To further encourage young Burmese to make more of their lives, U Sunny also recognized the need for heroes they could look up to. In the 1947 film “Bogyoke” (“General”), Gen Aung San, the leader who had helped Burma to achieve its long-cherished goal of regaining control of its own destiny, was held up as the sort of person that all Burmese, from the lowest to the highest, could admire for his strength of character and high-minded principles.

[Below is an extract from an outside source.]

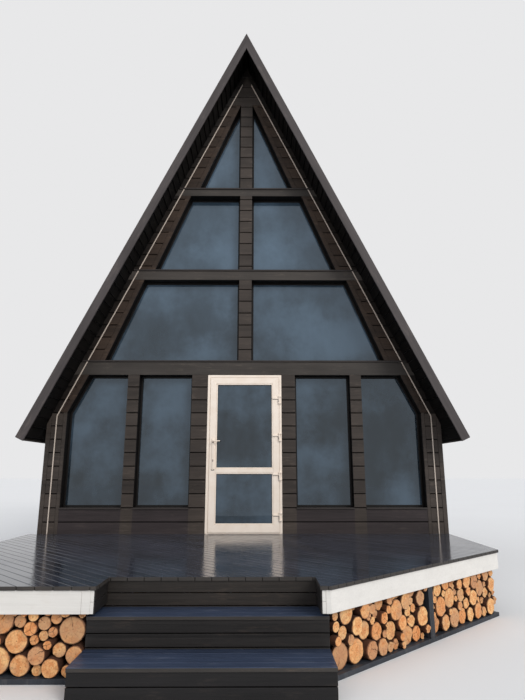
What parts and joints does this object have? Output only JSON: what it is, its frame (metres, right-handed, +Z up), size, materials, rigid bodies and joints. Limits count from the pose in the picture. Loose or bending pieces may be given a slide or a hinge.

Sadly, Burma did not realize the dream of real freedom that U Sunny envisioned, in part because of the assassination of Aung San and other leaders capable of guiding the country through the confusion and turmoil that afflicted the war-torn country in the early years of its independence. Instead, Burma was to descend steadily into misery under successive military regimes.

Despite this betrayal of Burma’s hopes, U Sunny’s cinematic legacy lives on as an inspiration to other Burmese filmmakers and artists who dare to give voice to their nation’s political aspirations. But this has never been more difficult to do than it is today.

As well-known contemporary director Kyi Soe Tun pointed out, “There was more freedom of expression under the British than there is now.” But as the personal sacrifices of people like the comedian Zarganar or the actor Kyaw Thu attest, there are still many artists in Burma who, like U Sunny, combine creativity with the courage to live by their convictions.